Entrance to Glacier National Park in 2020 (Photo courtesy of Glacier National Park via NPS Flickr, Public domain).
Visitors to Glacier National Park in 2025 will again be required to have a vehicle reservation to access the Park’s western areas, but the process will look a little different than in previous years. Park officials announced on Thursday that the fifth year of a pilot vehicle reservation system will be implemented with several changes from 2024.
As opposed to this summer, when vehicle reservations were required to access three of the Park’s popular entrances, visitors will only need advanced reservations to access the North Fork area at Polebridge and the West Glacier entrance to the Going-to-the-Sun Road. Reservations will be required from June 13 through Sept. 28, to reflect shifting visitor patterns after Glacier officials recorded the busiest September on record with more than 600,000 visitors. In addition, vehicle reservations will be required starting at 7 a.m., an hour later than in 2024.

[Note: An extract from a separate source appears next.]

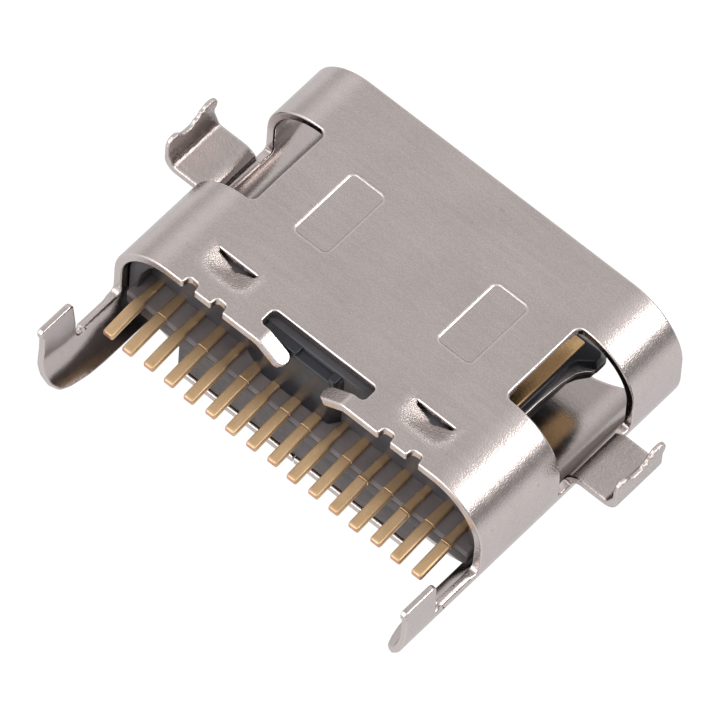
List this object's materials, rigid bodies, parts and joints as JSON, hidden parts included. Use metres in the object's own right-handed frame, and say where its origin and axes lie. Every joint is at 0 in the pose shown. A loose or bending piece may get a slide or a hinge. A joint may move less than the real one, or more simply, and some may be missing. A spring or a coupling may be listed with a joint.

The biggest change in this year’s pilot program is a shift to timed entry reservations at the Park’s western entrances. Visitors to the North Fork and west side of Going-to-the-Sun Road, the iconic alpine highway that bisects that heart of the park, will be able to enter according to the time block they reserve. Visitors can then remain in the park for as long as they like on the day of their reservation. The park will release additional information about time blocks, but said that multiple time blocks will be available each day.
“In 2025 we are continuing successful measures from the 2024 season, including access to Apgar Village, Two Medicine, and the East Entrance to Going-to-the-Sun Road outside of the vehicle reservation system,” Glacier National Park Superintendent Dave Roemer said in a press release. “Within that successful framework we are going to try timed entry to see if we can minimize congestion, optimize visitor arrival, and improve visitor experiences. Timed entry has proven to be a valuable tool in other popular national parks and should reduce congestion and wait times at the West Entrance to Going-to-the-Sun Road.”
For the park’s West Entrance, travel along Going-to-the-Sun Road beyond Apgar Village will require a vehicle reservation beginning June 13. As with previous years, visitors with activity reservations — including lodging, camping, transportation and other commercial activities — will be able to use their reservations for entry, as long as the commercial reservations originate beyond the Apgar vehicle checkpoint and west of Logan Pass.
Access to the St. Mary entrance on the park’s east side, as well as to Two Medicine Valley, will not change from 2024. Visitors will not need an advance reservation to pass through either entrance, though officials caution that entry may be temporarily restricted during the day when areas become too congested.
As of Thursday, park officials are not planning on requiring vehicle reservations for the Many Glacier Valley, however, the Swiftcurrent area will be closed to public access during the summer of 2025 due to ongoing construction, greatly reducing the amount of parking in Many Glacier. Park officials are currently researching access alternatives for next year.
As in previous years, the vehicle reservation system at Glacier will be managed through the recreation.gov website. While there is no cost for a reservation, a $2 processing fee is charged on each transaction. A portion of all reservations will be available on a rolling basis 120 days in advance, starting on Feb. 12, 2025, at 8 a.m. All remaining vehicle reservations will be available at 7 p.m. for next-day entry beginning on June 12.
Any visitor entering Glacier National Park is required to have a valid entrance pass —separate from a vehicle reservation — which includes a seven-day $35 vehicle pass, an Interagency Annual/Lifetime Pass, or a Glacier National Park Annual Pass. Visitors can enter the park through all entrances before 7 a.m. or after 3 p.m. without a vehicle reservation, and tribal members and landowners inside the park are exempt from the reservation system.